The transformers and loaders all include additional options that can be read in the docstrings
of the specific classes. Note that the DatabaseLoader is agnostic to the underlying data
model of the passed data frame; it leaves it to Pandas to convert the data into the proper
SQL.
Data model
At the heart of kETL is a data model consisting of APIs, Sources, CachedFiles, and ExpectedFiles. Their functions are described below.
API
The API class is the basic unit of configuration around which everything
revolves. The API has one setup method that must be executed before it can be used; this
method should be used to configure the rest of the data that is to be fetched. API must
be subclassed and the setup method overridden by the user. The API may optionally be
given a name, though if one is not given, the API will use the name of the class itself. Note
that only one API of a given name may exist in a project.
Source
The Source class represents some actual location of data nested under
an API. The purpose of the Source is twofold:
to configure the base location of the data and to configure where on disk the data should be
placed. The Source itself does not actually configure any files to be
extracted, it merely provides a structure for their organization.
CachedFile
The CachedFile class represents an actual file to be downloaded from
somewhere. The location of the file may be either an FTP server or any location that is
accessible by smart_open. Note that the URL parameter of CachedFile
should be specified relative to the URL of its source. In other words, if the
Source has the base_url of https://path/to/some
then to retrieve the a file under this hierarchy we would create a CachedFile
whose url is file; this will be joined with the URL of the source to produce the
actual resource to be retrieved. Similarly, the path of CachedFile
should be relative to the data_dir of the parent Source.
ExpectedFile
The ExpectedFile class reflects files that actually appear on disk.
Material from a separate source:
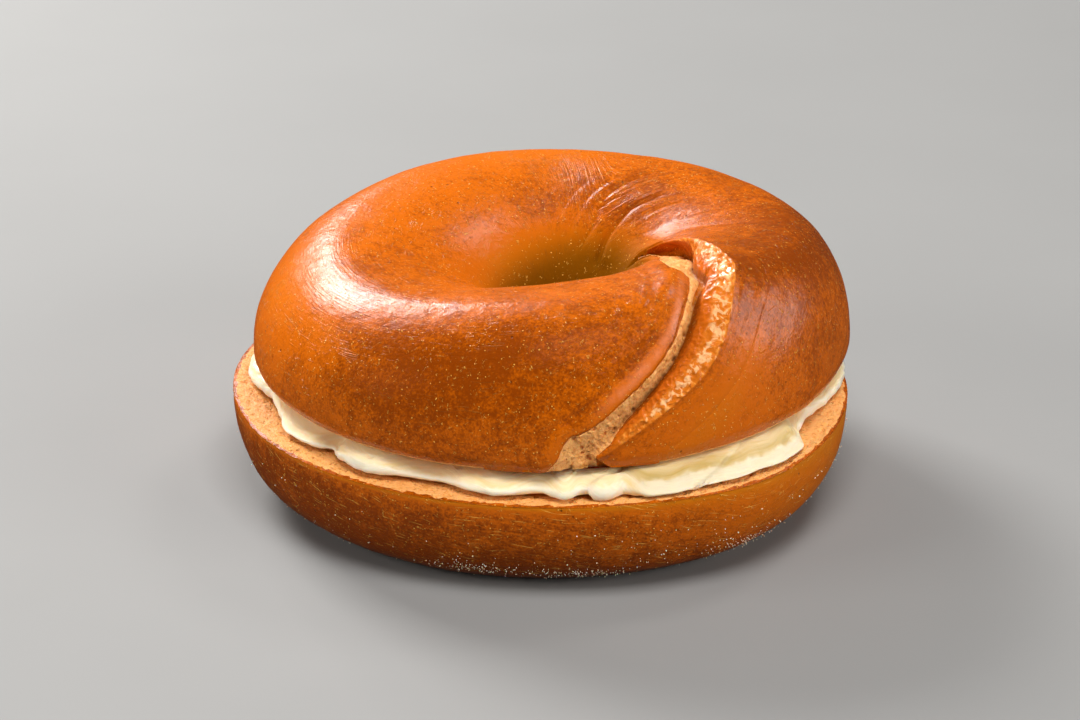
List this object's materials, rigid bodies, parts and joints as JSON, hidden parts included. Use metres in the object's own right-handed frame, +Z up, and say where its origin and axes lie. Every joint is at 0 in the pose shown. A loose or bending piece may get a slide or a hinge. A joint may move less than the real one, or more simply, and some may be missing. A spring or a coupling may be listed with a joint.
{
  "type": "filled bagel",
  "caption": "Glossy plain bagel cut level and closed over a pale spread, a lopsided ring with a seam across the front where the rope's ends overlap.",
  "frame": {"origin": "middle of the bagel's outline on the table it rests on", "axes": "+Z up, the way it lies on its bottom half; -Y is the front, where the seam runs down to the cut; +X is to the right seen from the front"},
  "size_m": [0.1111, 0.1111, 0.0511],
  "materials": {
    "bottom_crust": "satin baked crust, darker brown, with pale crumb on the cut face",
    "spread": "smooth pale cream, soft satin",
    "top_crust": "glossy baked crust, deep golden brown, with torn crumb in the seam"
  },
  "bodies": {
    "root": {"bottom_half": "bottom_crust", "spread": "spread", "top_half": "top_crust"}
  },
  "joints": []
}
For example, the CachedFile may represent an archive that might need to
be decompressed somewhere; the ExpectedFile might represent a file that
is actually present within the archive. It is the ExpectedFile s that
represent the data that is actuall to be processed by Transformer s.
Functional Components
Extractors
The Extractor class is the direct link between the data model and the actual ETL operations.
The job of the Extractor is to actually fetch the CachedFile entries from wherever
they happen to reside. The initializer of the Extractor takes an API instance
as an argument. Assuming setup has been called on the API, the Extractor
can then be run with the extract function and will download the specified data.
Transformers
The job of the Transformer is to take the ExpectedFiles generated by the
Extractor and transform them in some way. There are two default transformers that are
part of kETL: the DelimitedTableTransformer and the JsonTableTransformer.
All Transformer subclasses of the BaseTransformer parent class must implement
the transform method, but they may also override any of the other methods as needed.
The transformers must produce a Pandas data frame, which is then passed to the loader.
Loaders
The Loader class is responsible for the final stage of the pipeline: putting the data
somewhere, either on disk or to a database. The DelimitedFileLoader writes a data frame
to disk a CSV file, and the DatabaseLoader loads the data into
a database table. Any database that can be interfaced with via SQLalchemy should work fine.